Now consider the given function
\[\int_0^1 {\dfrac{{{{\tan }^{ - 1}}x}}{{1 + {x^2}}}dx} \]--------(1)
Here the lower limit is 0 and the upper limit is 1
We integrate the above function by using a substitution method
Let take, \[t = {\tan ^{ - 1}}x\]
Differentiate with respect to x, then
\[ \Rightarrow \dfrac{{dt}}{{dx}} = \dfrac{1}{{1 + {x^2}}}\]
Or
\[ \Rightarrow dt = \dfrac{1}{{1 + {x^2}}}dx\]
Substitute \[t\] and \[dt\] in equation (1), we have
 \[ \Rightarrow \int_0^1 {tdt} \]
Now integrate using a formula \[\int_a^b {{x^n} = } \left. {\dfrac{{{x^{n + 1}}}}{{n + 1}}} \right|_a^b\], then we gave
\[ \Rightarrow \left. {\dfrac{{{t^2}}}{2}} \right|_0^1\]
Put, \[t = {\tan ^{ - 1}}x\], then
 \[ \Rightarrow \left. {\dfrac{1}{2}{{\left( {{{\tan }^{ - 1}}x} \right)}^2}} \right|_0^1\]
On applying a limit, we have
\[ \Rightarrow \dfrac{1}{2}\left[ {{{\left( {{{\tan }^{ - 1}}1} \right)}^2} - {{\left( {{{\tan }^{ - 1}}0} \right)}^2}} \right]\]

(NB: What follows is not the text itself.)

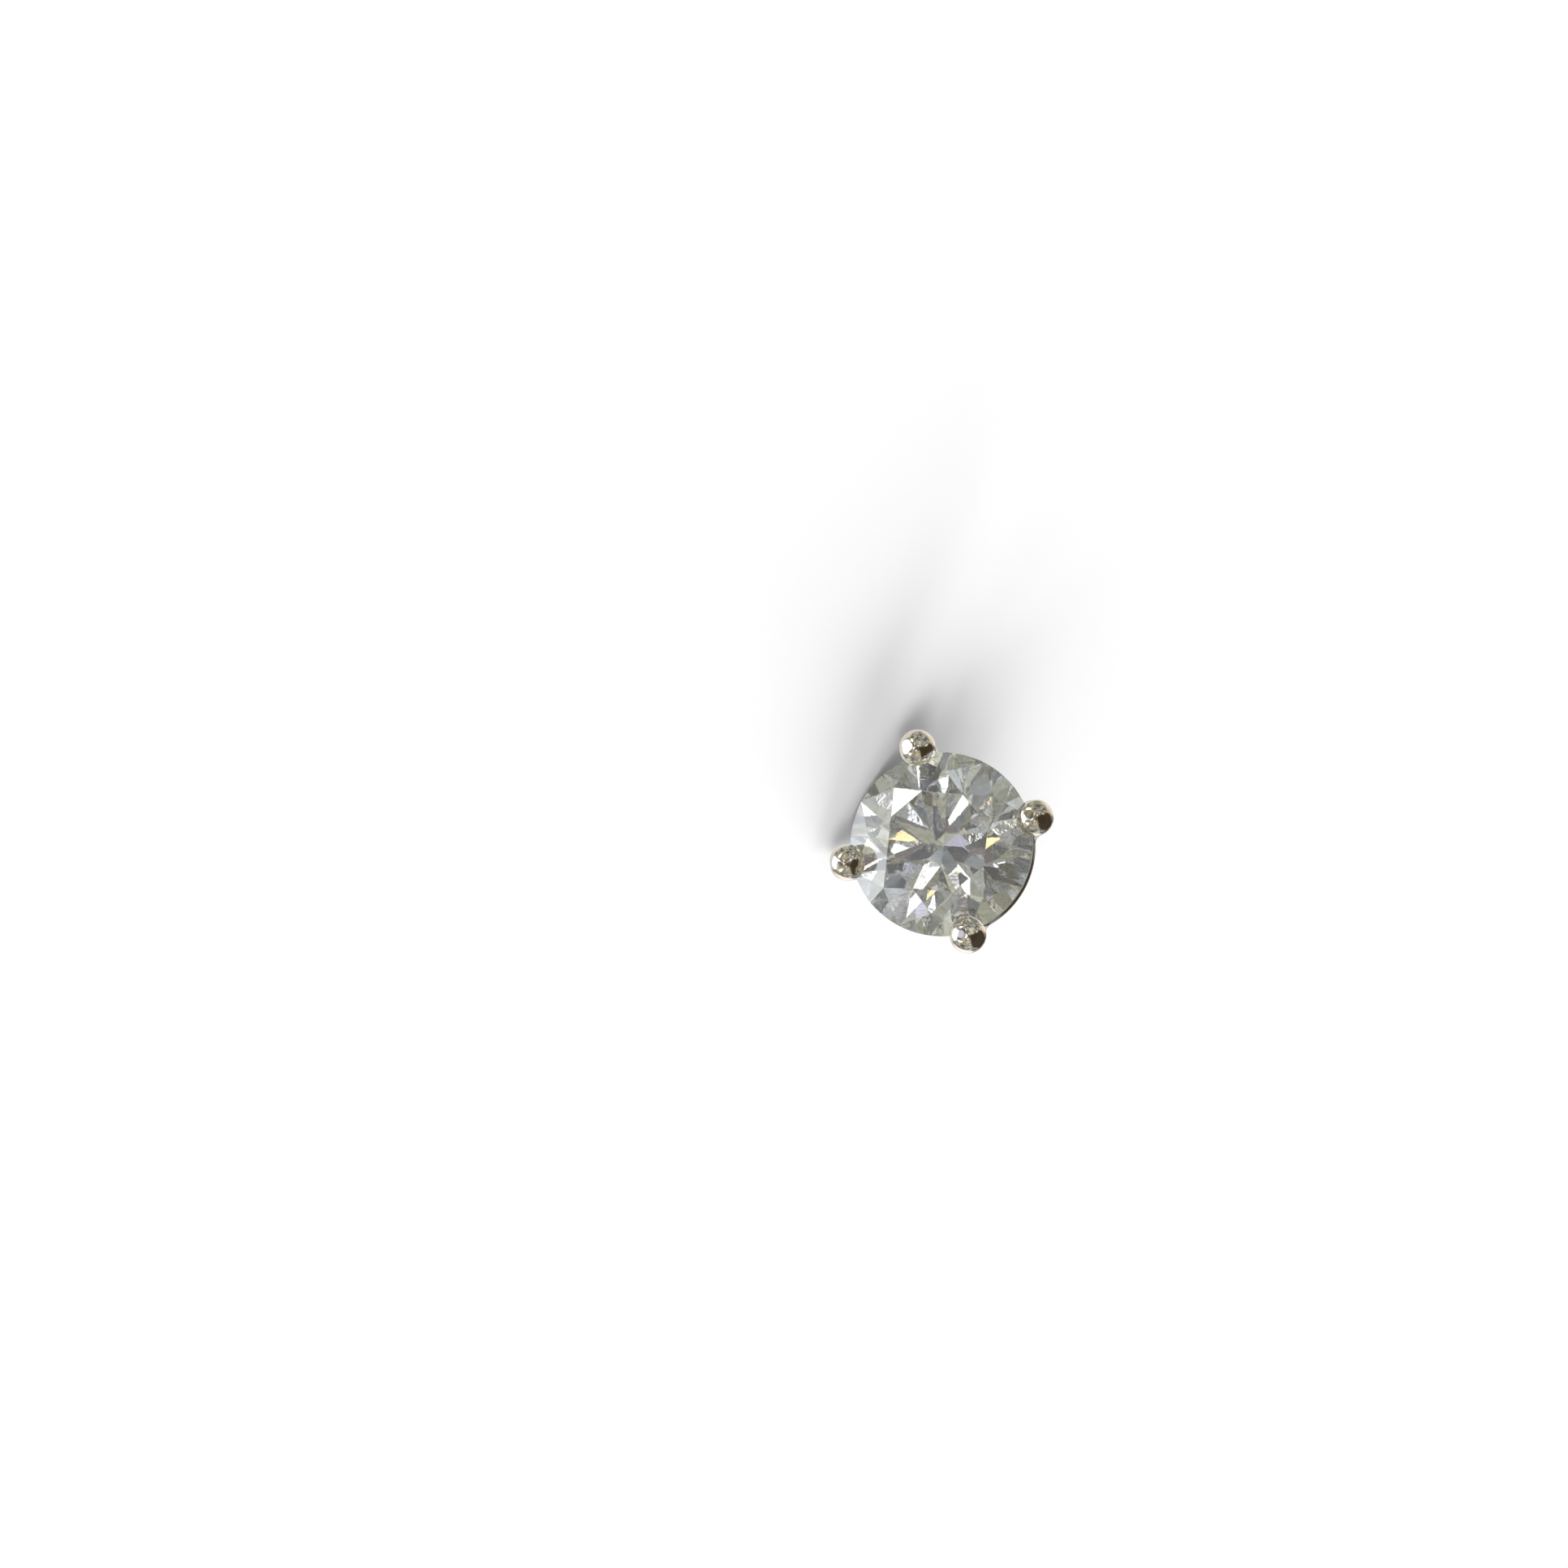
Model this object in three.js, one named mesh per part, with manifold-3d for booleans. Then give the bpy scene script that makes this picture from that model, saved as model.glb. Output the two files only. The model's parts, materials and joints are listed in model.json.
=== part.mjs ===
// A four-prong solitaire stud earring, lying on its side.
//
// Millimetres, +Z up. The earring is built upright in its own frame, with the stone's
// table facing +Z, the girdle plane at z = 0 and the post running down -Z. The last
// group lays it down: the table then faces -Y and a little upwards, and the earring
// rests on its gallery rail and on the end of its post.

import * as THREE from "three";
import { ConvexGeometry } from "three/addons/geometries/ConvexGeometry.js";
import { mergeVertices } from "three/addons/utils/BufferGeometryUtils.js";
import Module from "manifold-3d";

const wasm = await Module();
wasm.setup();

// ---- Driving dimensions ---------------------------------------------------------

// Round brilliant
const STONE_R = 2.25;
const TABLE_SHARE = 0.575; // table's corners, as a share of the radius
const CROWN_DEG = 34.5;
const PAVILION_DEG = 40.9;
const STAR_SHARE = 0.52; // star facets' reach from the table to the girdle
const LOWER_HALF_SHARE = 0.77; // lower halves' reach from the girdle to the culet
const GIRDLE_HALF = 0.08; // half of the girdle's height where two facets meet on it
const MAINS = 8; // bezel facets, and as many pavilion mains
const GIRDLE_SIDES = 64;
const STONE_TURN_DEG = 180 / GIRDLE_SIDES; // a flat of the girdle faces down
const SEAT_SCALE = 1.016; // the seats are cut with a stone this much larger

// Basket: prongs, gallery rail, base and post, soldered into one
const PRONG_WIRE_R = 0.4;
const BEAD_R = 0.45;
const BEAD_Z = 0.3;
// each prong as its maker bent it: where it stands and how far out its tip is
const PRONGS = [
  { deg: 48.2, tipR: 2.35 },
  { deg: 135.4, tipR: 2.41 },
  { deg: 224.4, tipR: 2.41 },
  { deg: 312.2, tipR: 2.32 },
];
const PRONG_FOOT = { r: 1.12, z: -2.65 };
const PRONG_WAIST = { r: 2.12, z: -1.0 }; // the bend's control point
const RAIL = { r: 1.95, z: -0.85, wireR: 0.25 };
const BASE = { r: 1.4, top: -2.34, bottom: -2.9, round: 0.18 };
const POST_R = 0.42;
const POST_LENGTH = 9.5;
const SOLDER_FILLET = 0.22;
const NOTCH = { fromTip: 2.5, floorHalf: 0.14, mouthHalf: 0.28, depth: 0.07 };
const TIP = { length: 0.45, shoulder: 0.14, shoulderR: 0.33, flatR: 0.24 };

// ---- Smoothness -----------------------------------------------------------------

const PRONG_SIDES = 16;
const PRONG_STEPS = 8;
const RAIL_SIDES = 10;
const RAIL_STEPS = 48;
const TURNED_SIDES = 32;
const FILLET_STEPS = 3;
const WELD = 1e-5;
const BALANCE_Z = -2.6; // the earring balances about here along its post
const REST_ROUNDS = 6;

const METAL = new THREE.MeshStandardMaterial({ color: 0xd9d2c4, roughness: 0.12, metalness: 1 });
const DIAMOND = new THREE.MeshStandardMaterial({ color: 0xe4e4dd, roughness: 0.02, metalness: 0 });

// ---- Helpers --------------------------------------------------------------------

const rad = THREE.MathUtils.degToRad;

/** The point at radius r, angle a (radians) about the post, and height z. */
const polar = (r, a, z) => new THREE.Vector3(r * Math.cos(a), r * Math.sin(a), z);

/** A closed three.js geometry as a manifold solid. */
function solid(geometry) {
  const bare = geometry.clone();
  bare.deleteAttribute("normal");
  bare.deleteAttribute("uv");
  const merged = mergeVertices(bare, WELD);
  return new wasm.Manifold(
    new wasm.Mesh({
      numProp: 3,
      vertProperties: new Float32Array(merged.attributes.position.array),
      triVerts: new Uint32Array(merged.index.array),
    }),
  );
}

/** A manifold solid as a three.js geometry. */
function geometryOf(body) {
  const mesh = body.getMesh();
  const geometry = new THREE.BufferGeometry();
  geometry.setAttribute("position", new THREE.BufferAttribute(mesh.vertProperties, mesh.numProp));
  geometry.setIndex(new THREE.BufferAttribute(mesh.triVerts, 1));
  geometry.computeVertexNormals();
  return geometry;
}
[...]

As we know the value of \[{\tan ^{ - 1}}1 = \dfrac{\pi }{4}\] and \[{\tan ^{ - 1}}0 = 0\], then on substituting the values we get
\[ \Rightarrow \dfrac{1}{2}\left[ {{{\left( {\dfrac{\pi }{4}} \right)}^2} - {{\left( 0 \right)}^2}} \right]\]
On simplification, we get
\[ \Rightarrow \dfrac{1}{2}\left[ {{{\left( {\dfrac{\pi }{4}} \right)}^2}} \right]\]
\[ \Rightarrow \dfrac{1}{2}\left[ {\dfrac{{{\pi ^2}}}{{16}}} \right]\]
\[ \Rightarrow \dfrac{{{\pi ^2}}}{{32}}\]
Hence, we have integrated the given function and applied the limit points and obtained an answer.
\[\therefore \] The value of \[\int_0^1 {\dfrac{{{{\tan }^{ - 1}}x}}{{1 + {x^2}}}dx} = \dfrac{{{\pi ^2}}}{{32}}\]. So, option (B) is correct.

Note: By simplifying the question using the substitution we can integrate the given function easily. If we apply integration directly it may be complicated to solve further. So, simplification is needed. We must know the differentiation and integration formulas. The standard integration formulas for the trigonometric ratios must know.